▽

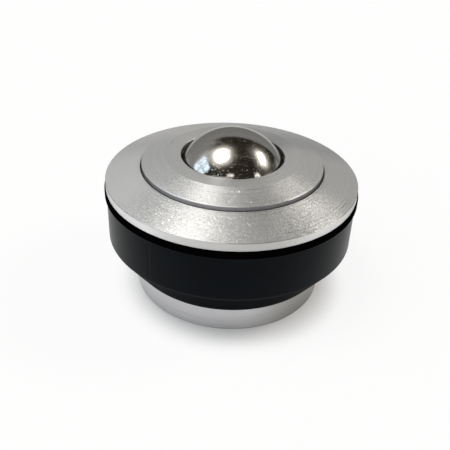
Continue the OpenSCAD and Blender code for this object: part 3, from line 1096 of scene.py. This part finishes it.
def window(tree, sky, direction):
    """Lays a window over the sky, with bars that let part of the daylight through."""
    mask, away = sky_patch(tree, direction, *WINDOW, WINDOW_SOFT, WINDOW_CORNER)
    panes = times(tree, *(ramp(tree, out, *BAR_EDGE) for out in away))
    light = calc(tree, "ADD", times(tree, panes, 1 - BAR_LIGHT), BAR_LIGHT)
    return over(tree, sky, DAYLIGHT, times(tree, mask, light))


def draw_room():
    world = bpy.data.worlds.new("room")
    bpy.context.scene.world = world
    world.use_nodes = True
    tree = world.node_tree
    tree.nodes.clear()
    direction = add(tree, "ShaderNodeTexCoord").outputs["Generated"]
    sky = walls(tree, direction)
    for *shape, colour in PATCHES.values():
        mask, _ = sky_patch(tree, direction, *shape, PATCH_CORNER)
        sky = over(tree, sky, colour, mask)
    for values in LAMPS.values():
        sky = lamp(tree, sky, direction, *values)
    sky = window(tree, sky, direction)
    shown = add(tree, "ShaderNodeBackground", {"Color": sky, "Strength": 1.0})
    add(tree, "ShaderNodeOutputWorld", {0: shown.outputs[0]})
    print("the room has", len(tree.nodes), "nodes")


draw_room()

# %% [markdown]
# ## The camera
# The camera looks down at the unit by about a third of a right angle, from just left of its middle, and is
# rolled a little clockwise. Its place is a distance from a point on the axis, so that it can be read.

# %% Place the camera
SENSOR_MM, LENS_MM = 36.0, 50.82
CLIP_M = (0.005, 50)
CAMERA_UP_DEG = 32.7
CAMERA_ROLL_DEG = 2.46
CAMERA_DISTANCE = 147.12 * MM
CAMERA_SIDE = -1.05 * MM
AIM_HEIGHT = 12.93 * MM


def place_camera():
    data = bpy.data.cameras.new("camera")
    data.sensor_width, data.lens = SENSOR_MM, LENS_MM
    data.clip_start, data.clip_end = CLIP_M
    camera = in_scene("camera", data)
    up_angle = math.radians(CAMERA_UP_DEG)
    back = Vector((0, -math.cos(up_angle), math.sin(up_angle)))
    right = Vector((1, 0, 0))
    level = Matrix((right, back.cross(right), back)).transposed()
    rolled = level @ Matrix.Rotation(math.radians(CAMERA_ROLL_DEG), 3, "Z")
    camera.location = Vector((0, 0, AIM_HEIGHT)) + back * CAMERA_DISTANCE + right * CAMERA_SIDE
    camera.rotation_euler = rolled.to_euler()
    bpy.context.scene.camera = camera
    print("camera at", [round(v / MM, 1) for v in camera.location], "mm")


place_camera()
bpy.context.scene.view_settings.view_transform = "Standard"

△

Restate the listing exactly, starting at its first line and ending at the line where "return over(tree, sky, DAYLIGHT, times(tree, mask, light))" occurs; include both and no other lines.

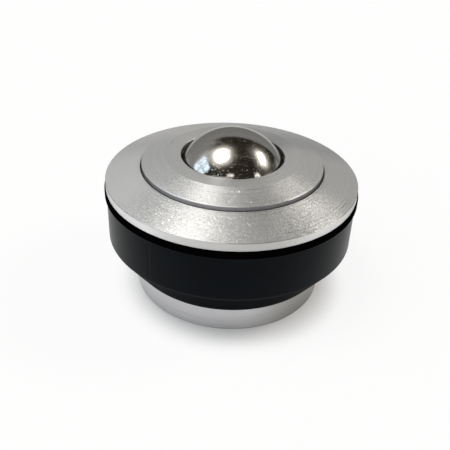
Continue the OpenSCAD and Blender code for this object: part 3, from line 1096 of scene.py. This part finishes it.
def window(tree, sky, direction):
    """Lays a window over the sky, with bars that let part of the daylight through."""
    mask, away = sky_patch(tree, direction, *WINDOW, WINDOW_SOFT, WINDOW_CORNER)
    panes = times(tree, *(ramp(tree, out, *BAR_EDGE) for out in away))
    light = calc(tree, "ADD", times(tree, panes, 1 - BAR_LIGHT), BAR_LIGHT)
    return over(tree, sky, DAYLIGHT, times(tree, mask, light))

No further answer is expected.